Per ragioni di tempo non riusciamo a visitare Ellis Island, ma in contempo raggiungiamo il MoMa. Adesso, io non so bene che rapporto abbiate con l’arte, ma questo è davvero uno dei musei più belli del mondo e se a dirlo è uno che ha nel proprio Paese bellezze del calibro degli Uffizi, dei Musei Vaticani o della pinacoteca, dovete crederci. Van Gogh, Gauguin, Cezanne, Dalì, Kandinskij, Monet, Mirò, Warhol, Pollock, sono solo alcuni dei grandi artisti che riempiono le pareti di questo palazzone a pochi passi dalla 5th av. New York è così. Vuoi un negozio sfavillante dove spendere migliaia di dollari? C’è! Vuoi correre nel parco? Puoi farlo! Vuoi mangiare cibo da chissà quale angolo sperduto della terra? Perché no! Infine, vuoi ammirare grandi artisti del novecento? Ovvio!

Passiamo l’ultima sera al Madison Square Garden, ci gustiamo una partita dell’Nba e veniamo trascinati da un entusiasmo travolgente. Anche qui tanti controlli, poi però birra e cibo da strada, atmosfera da festival bar e ognuno che si sente partecipe dell’evento come se appartenesse ad un’unica grande famiglia. Lontano anni luce dal nostro modo di intendere lo sport, ma davvero affascinante.

Ci dirigiamo verso l’albergo lasciandoci dietro le luci di Times Square, la punta dell’Empire e le vetrine di Macy’s. New York ci ha conquistati. Una città unica nel suo genere, imparagonabile con la maggior parte delle metropoli europee. Non è né bella né brutta, è semplicemente New York. Di Trump, salvo qualche souvenir, non c’è granché, poca la voglia di parlarne da parte della gente e l’impressione che non si rendano bene conto di cosa hanno fatto. La politica qui c’è, ma è vista al pari di una partita di NBA o di baseball, distanti dalla nostra visione da vecchio continente.
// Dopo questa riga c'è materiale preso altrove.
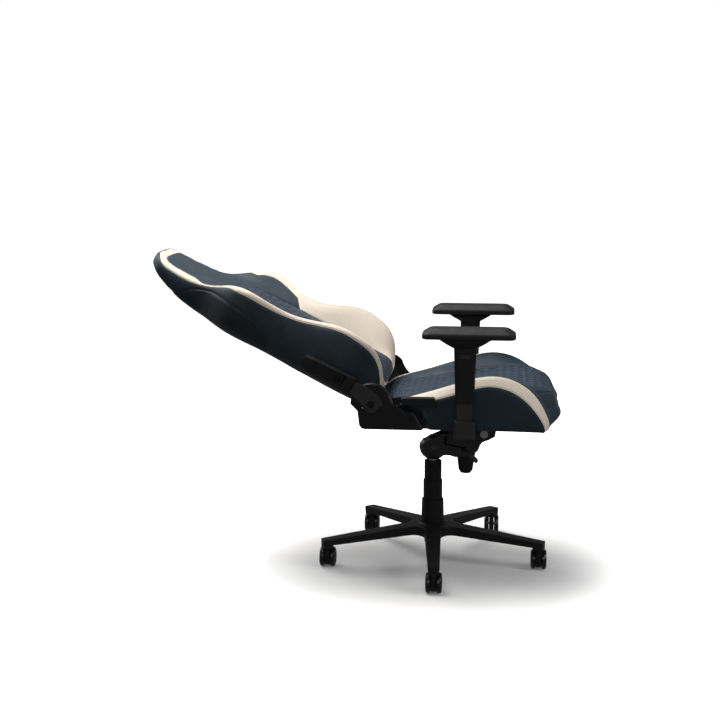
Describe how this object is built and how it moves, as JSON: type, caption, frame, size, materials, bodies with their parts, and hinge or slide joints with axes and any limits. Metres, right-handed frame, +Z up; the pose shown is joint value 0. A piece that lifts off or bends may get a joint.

Noi scherziamo di meno sulla Res Publica, loro la banalizzano molto, forse troppo.

Domani si parte alla volta del sud della Florida repubblicana, dove la crisi magari si sentirà meno, visto il tenore di vita di Miami e dove, forse, saranno più contenti di vedere un miliardario alla Casa Bianca, alla guida di quella che una volta era la nazione più potente al mondo e che vuole ritornare ad esserlo.